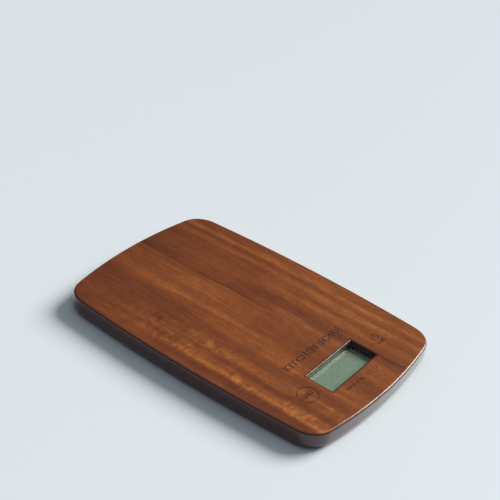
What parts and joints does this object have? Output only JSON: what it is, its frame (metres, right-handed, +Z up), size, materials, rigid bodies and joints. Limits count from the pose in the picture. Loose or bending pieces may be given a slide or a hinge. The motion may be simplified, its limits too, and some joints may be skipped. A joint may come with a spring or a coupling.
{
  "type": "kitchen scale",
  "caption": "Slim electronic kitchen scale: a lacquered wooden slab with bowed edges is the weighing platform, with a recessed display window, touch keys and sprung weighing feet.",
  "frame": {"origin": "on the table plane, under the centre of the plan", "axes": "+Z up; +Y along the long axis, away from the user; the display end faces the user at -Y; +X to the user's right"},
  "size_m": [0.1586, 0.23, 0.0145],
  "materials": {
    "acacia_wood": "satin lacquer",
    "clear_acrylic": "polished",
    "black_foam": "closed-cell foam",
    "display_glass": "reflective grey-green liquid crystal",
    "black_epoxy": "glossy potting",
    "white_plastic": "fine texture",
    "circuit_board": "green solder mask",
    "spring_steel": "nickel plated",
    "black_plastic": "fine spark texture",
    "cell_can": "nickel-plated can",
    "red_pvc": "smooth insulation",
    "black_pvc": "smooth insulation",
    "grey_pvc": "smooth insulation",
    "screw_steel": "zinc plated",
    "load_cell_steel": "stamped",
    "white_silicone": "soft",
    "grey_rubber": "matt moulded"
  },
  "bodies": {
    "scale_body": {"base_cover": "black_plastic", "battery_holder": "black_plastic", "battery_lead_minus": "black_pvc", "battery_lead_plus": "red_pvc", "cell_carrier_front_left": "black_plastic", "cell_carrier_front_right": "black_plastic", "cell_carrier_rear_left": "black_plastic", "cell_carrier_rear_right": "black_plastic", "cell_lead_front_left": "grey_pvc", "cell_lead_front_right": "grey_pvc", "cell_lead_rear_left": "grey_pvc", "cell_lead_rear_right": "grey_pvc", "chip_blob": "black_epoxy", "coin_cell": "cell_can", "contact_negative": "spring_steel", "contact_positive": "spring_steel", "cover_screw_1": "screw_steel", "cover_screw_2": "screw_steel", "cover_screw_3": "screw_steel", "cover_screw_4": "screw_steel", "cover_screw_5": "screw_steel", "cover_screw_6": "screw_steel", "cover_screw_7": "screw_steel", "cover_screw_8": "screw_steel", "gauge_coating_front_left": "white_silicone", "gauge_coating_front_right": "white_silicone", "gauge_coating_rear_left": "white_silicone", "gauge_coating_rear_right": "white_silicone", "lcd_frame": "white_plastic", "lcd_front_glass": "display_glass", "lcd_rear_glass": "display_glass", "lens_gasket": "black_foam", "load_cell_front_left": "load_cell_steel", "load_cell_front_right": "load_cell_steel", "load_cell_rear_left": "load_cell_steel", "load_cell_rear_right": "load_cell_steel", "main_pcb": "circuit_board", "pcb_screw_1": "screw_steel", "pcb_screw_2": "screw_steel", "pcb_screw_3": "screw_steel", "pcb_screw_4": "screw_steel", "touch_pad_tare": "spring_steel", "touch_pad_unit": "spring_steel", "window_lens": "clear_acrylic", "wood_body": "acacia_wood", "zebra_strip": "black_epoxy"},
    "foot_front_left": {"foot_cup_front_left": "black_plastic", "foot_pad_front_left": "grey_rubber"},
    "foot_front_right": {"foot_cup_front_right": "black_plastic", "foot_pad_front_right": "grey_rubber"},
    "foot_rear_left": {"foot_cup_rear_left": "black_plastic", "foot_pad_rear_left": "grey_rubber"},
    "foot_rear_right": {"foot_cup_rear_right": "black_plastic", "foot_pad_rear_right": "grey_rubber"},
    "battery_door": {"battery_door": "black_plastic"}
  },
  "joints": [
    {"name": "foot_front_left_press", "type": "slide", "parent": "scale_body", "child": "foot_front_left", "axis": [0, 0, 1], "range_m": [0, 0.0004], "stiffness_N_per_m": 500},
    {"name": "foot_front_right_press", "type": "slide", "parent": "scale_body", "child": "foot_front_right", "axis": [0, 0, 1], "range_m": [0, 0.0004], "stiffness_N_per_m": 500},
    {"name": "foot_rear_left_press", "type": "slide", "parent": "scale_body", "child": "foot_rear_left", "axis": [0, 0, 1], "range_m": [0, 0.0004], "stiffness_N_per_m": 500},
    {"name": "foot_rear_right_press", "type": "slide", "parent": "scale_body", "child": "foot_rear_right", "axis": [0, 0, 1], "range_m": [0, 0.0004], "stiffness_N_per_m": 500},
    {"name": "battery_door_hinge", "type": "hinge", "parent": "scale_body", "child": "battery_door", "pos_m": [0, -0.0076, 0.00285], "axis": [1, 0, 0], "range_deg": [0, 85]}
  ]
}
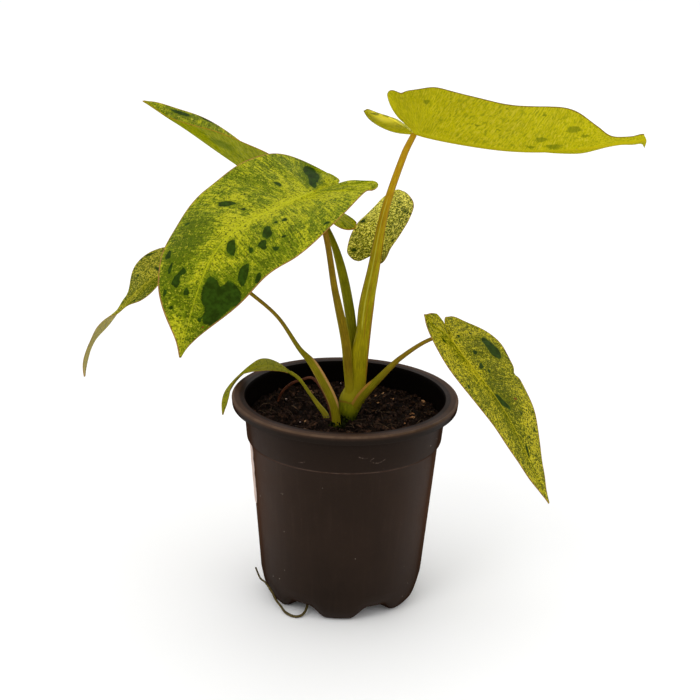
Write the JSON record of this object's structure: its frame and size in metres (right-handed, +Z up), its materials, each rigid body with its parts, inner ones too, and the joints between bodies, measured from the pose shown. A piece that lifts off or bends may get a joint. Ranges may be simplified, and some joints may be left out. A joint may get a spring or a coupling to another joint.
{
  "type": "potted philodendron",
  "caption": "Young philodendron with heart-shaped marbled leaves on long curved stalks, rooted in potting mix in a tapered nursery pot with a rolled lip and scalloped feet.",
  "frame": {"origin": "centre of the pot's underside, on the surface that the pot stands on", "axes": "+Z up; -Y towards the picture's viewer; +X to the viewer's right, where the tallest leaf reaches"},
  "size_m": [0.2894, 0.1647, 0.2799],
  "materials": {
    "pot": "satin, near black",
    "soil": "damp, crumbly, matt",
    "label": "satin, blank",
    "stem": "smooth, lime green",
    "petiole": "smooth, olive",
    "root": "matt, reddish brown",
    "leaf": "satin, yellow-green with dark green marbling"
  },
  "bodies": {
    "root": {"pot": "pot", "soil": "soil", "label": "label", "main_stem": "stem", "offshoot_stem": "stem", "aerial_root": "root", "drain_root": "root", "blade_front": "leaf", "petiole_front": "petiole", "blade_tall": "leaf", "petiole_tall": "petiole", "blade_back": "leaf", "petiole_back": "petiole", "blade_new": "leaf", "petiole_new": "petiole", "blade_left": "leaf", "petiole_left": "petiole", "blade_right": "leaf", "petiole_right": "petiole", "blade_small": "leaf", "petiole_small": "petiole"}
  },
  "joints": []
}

..........

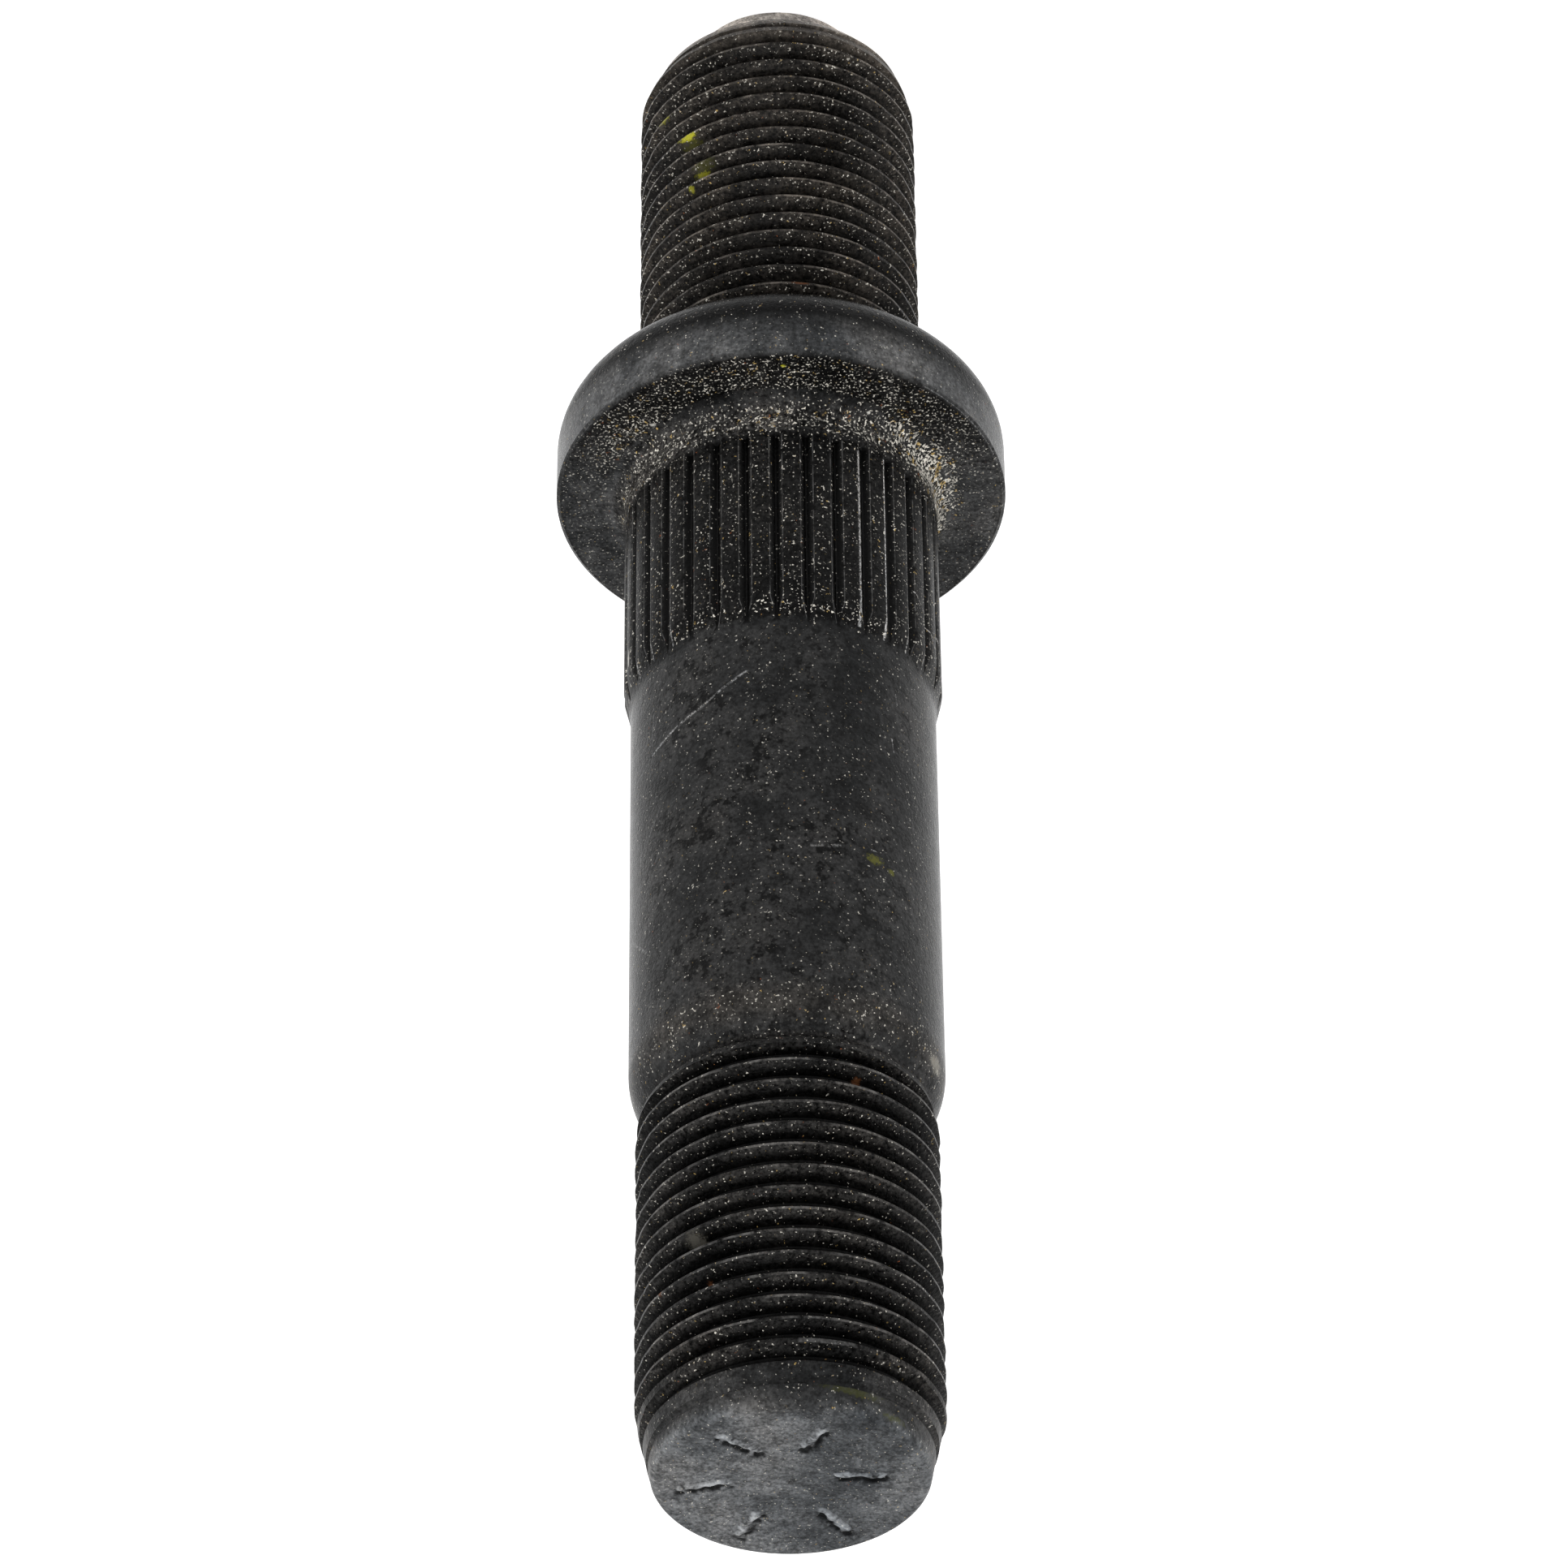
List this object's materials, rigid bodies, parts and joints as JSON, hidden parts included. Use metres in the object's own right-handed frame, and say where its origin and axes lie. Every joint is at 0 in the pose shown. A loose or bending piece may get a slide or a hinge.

..........

__TO BE DONE__: Consider the entries above and return each line with the string "axes".

__SOLUTION FOR THIS PROBLEM__:
  "frame": {"origin": "on the table plane, under the centre of the plan", "axes": "+Z up; +Y along the long axis, away from the user; the display end faces the user at -Y; +X to the user's right"},
  "frame": {"origin": "centre of the pot's underside, on the surface that the pot stands on", "axes": "+Z up; -Y towards the picture's viewer; +X to the viewer's right, where the tallest leaf reaches"},
List this object's materials, rigid bodies, parts and joints as JSON, hidden parts included. Use metres in the object's own right-handed frame, and say where its origin and axes lie. Every joint is at 0 in the pose shown. A loose or bending piece may get a slide or a hinge.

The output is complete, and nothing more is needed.